Inilah wajah Indonesia sekarang: “Buruk muka, cermin dibelah”. Mengapa pemerintah tidak mau melakukan introspeksi diri?. Sekarang sudah ada Teknologi ekstraksi aspal Buton yang handal, ekonomis, dan ramah lingkungan. Tetapi mengapa pemerintah selalu mencari-cari kesalahan dan berdalih dengan mengatakan bahwa Teknologi ekstraksi itu masih belum terbukti handal.

Kalau memang belum terbukti handal, mengapa tidak kita buktikan saja?. Pemerintah memiliki BRIN, Lemigas, Pertamina, Bina Teknik PUPR, Perguruan Tinggi, dll., yang akan mampu menguji kehandalan dari Teknologi ekstraksi ini. Tetapi mirisnya, pemerintah tidak memiliki dana untuk bisa melakukan validasi Teknologi ekstraksi ini. 

Pak Prabowo, katanya Indonesia mau menjadi negara ekonomi terkuat di dunia pada 2045, dimana Indonesia akan merayakan Indonesia Emas, yang bertepatan dengan 100 tahun Indonesia merdeka. Masak sih untuk menguji Teknologi ekstraksi aspal Buton yang berpotensi besar untuk Indonesia berswasembada aspal saja tidak mempunyai dana?. Sedangkan untuk membangun IKN dan Kereta Api Cepat Jakarta-Bandung, pemerintah mempunyai dana. Apakah ini wajah asli Indonesia?

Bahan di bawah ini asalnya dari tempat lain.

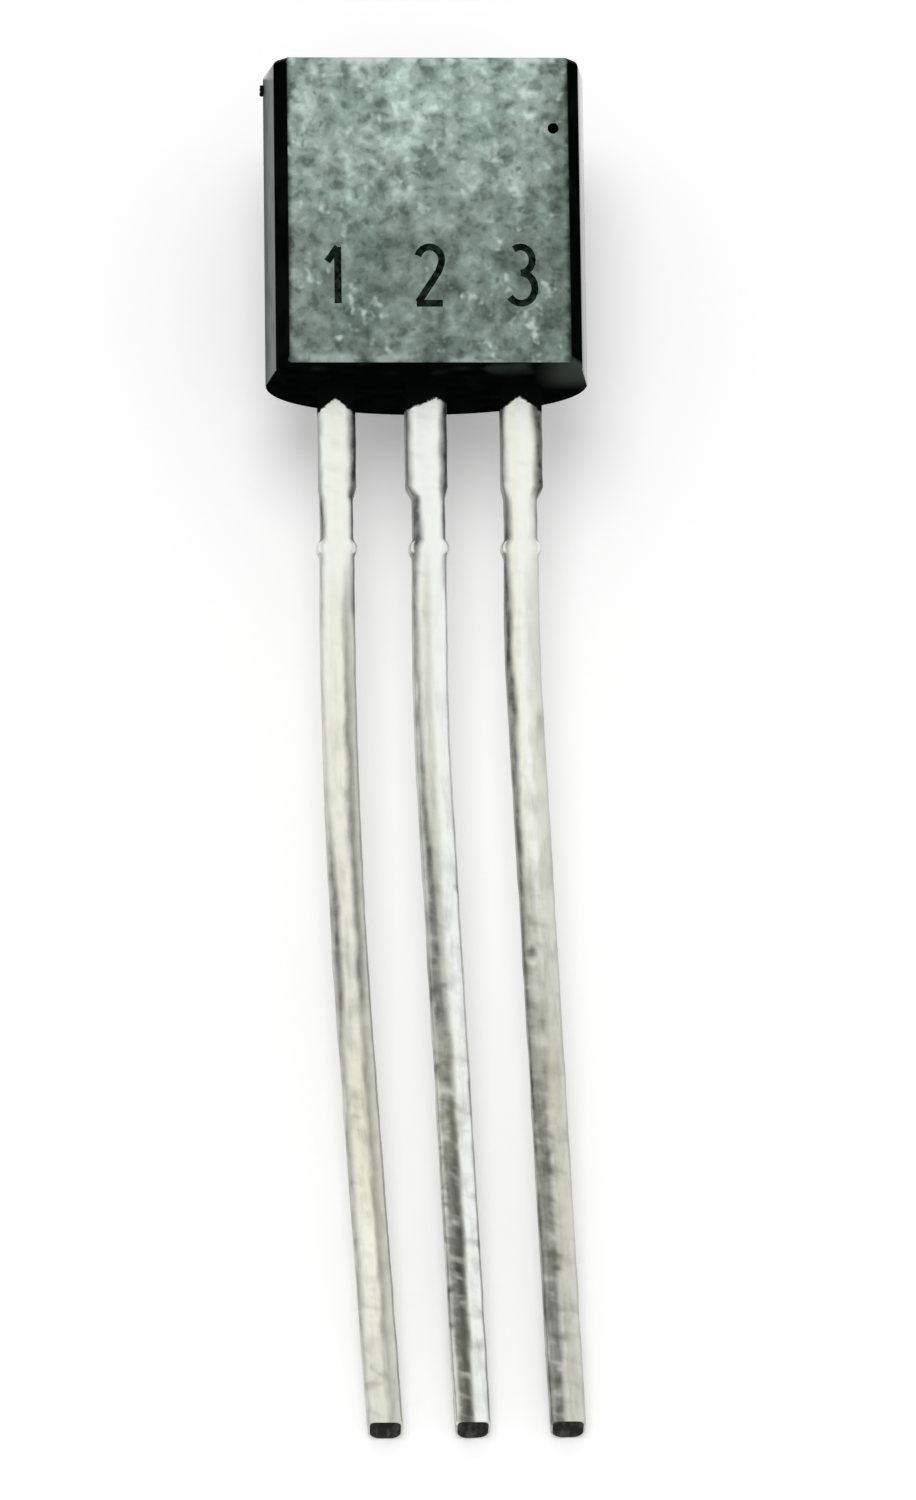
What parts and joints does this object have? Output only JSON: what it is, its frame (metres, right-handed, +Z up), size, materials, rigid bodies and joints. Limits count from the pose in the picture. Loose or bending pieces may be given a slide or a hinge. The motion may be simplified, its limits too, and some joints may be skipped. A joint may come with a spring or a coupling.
{
  "type": "to-92 transistor",
  "caption": "Small plastic transistor with a flat face and a round back, lying face up on its long flat leads.",
  "frame": {"origin": "on the table under the middle of the part as it lies, halfway between the lead tips and the top of the body", "axes": "+Z up from the table, +Y from the lead tips toward the top of the body, +X to the emitter lead's side seen from above; the body's own height axis is tilted 7.8 degrees from Y, tips down"},
  "size_m": [0.0045, 0.019, 0.004],
  "materials": {
    "moulding_compound": "black filled epoxy, satin where the mould was polished, greenish grey and sandy on the flat face",
    "tinned_lead": "dipped matte tin, a little uneven, tarnished toward the tips",
    "silicon": "polished silicon",
    "die_bond": "dull metal-filled bond layer",
    "bond_wire": "bright drawn copper"
  },
  "bodies": {
    "root": {"epoxy_body": "moulding_compound", "collector_lead": "tinned_lead", "base_lead": "tinned_lead", "emitter_lead": "tinned_lead", "silicon_die": "silicon", "die_attach": "die_bond", "base_bond_wire": "bond_wire", "emitter_bond_wire": "bond_wire"}
  },
  "joints": []
}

Wajah Indonesia di cermin yang retak sungguh tampak buruk sekali, pak Prabowo. Istilah “cermin retak” memberikan kesan bahwa meskipun ada potensi sangat besar dari aspal alam Buton untuk mensubstitusi aspal impor, tetapi terdapat juga masalah yang sangat besar dan perlu diatasi, seperti ketidakadilan dalam pengelolaan sumber daya alam, mafia tambang, mafia impor, korupsi, tidak ada dana untuk pengujian Teknologi baru, kebijakan impor aspal, ketidakmampuan pemerintah menarik investor, dan masalah lingkungan, dll.

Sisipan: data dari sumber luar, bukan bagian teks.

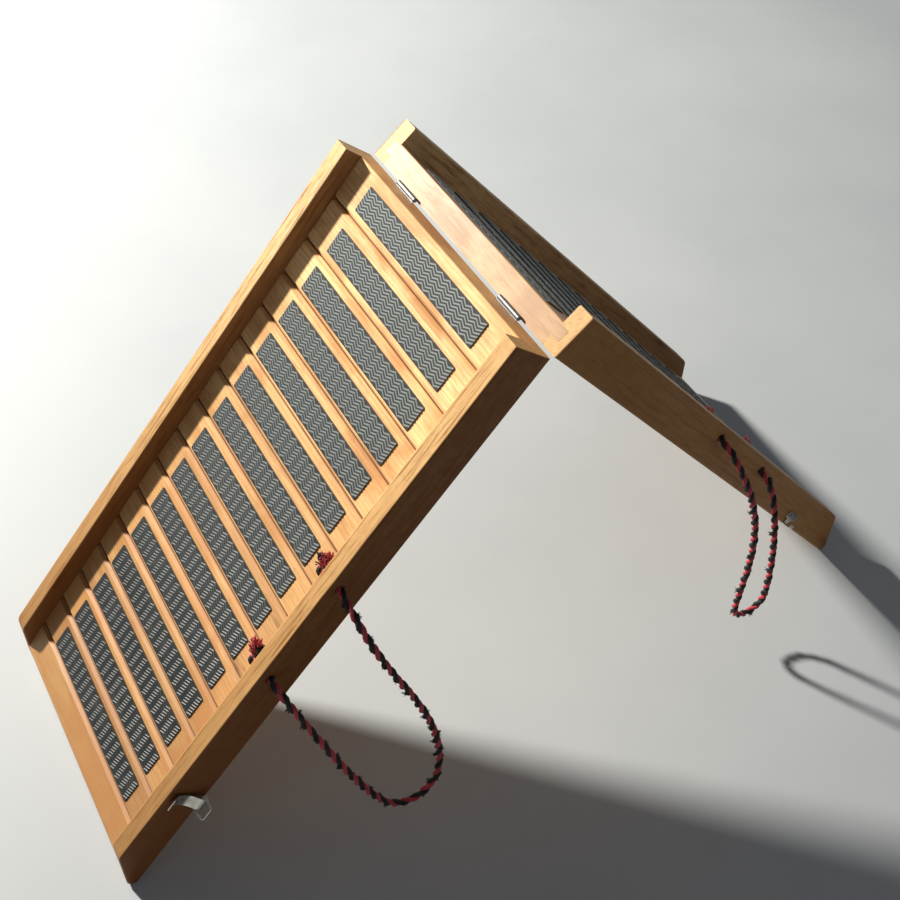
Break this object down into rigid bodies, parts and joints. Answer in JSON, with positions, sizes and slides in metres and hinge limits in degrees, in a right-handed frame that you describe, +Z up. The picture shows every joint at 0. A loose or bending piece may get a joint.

Apakah pemerintahan pak Prabowo akan mampu memiliki cermin yang baru untuk Indonesia? Sehingga apabila pak Prabowo bercermin sambil tersenyum, maka seluruh rakyat Indonesia akan turut tersenyum. Tetapi kalau pak Prabowo tidak mampu memiliki cermin yang baru untuk menggantikan cermin yang retak, maka tidak ada kata-kata lain yang lebih pantas diucapkan untuk melukiskan betapa buruk wajah  Indonesia di mata dunia pada saat ini, kecuali: “Buruk muka, cermin dibelah”.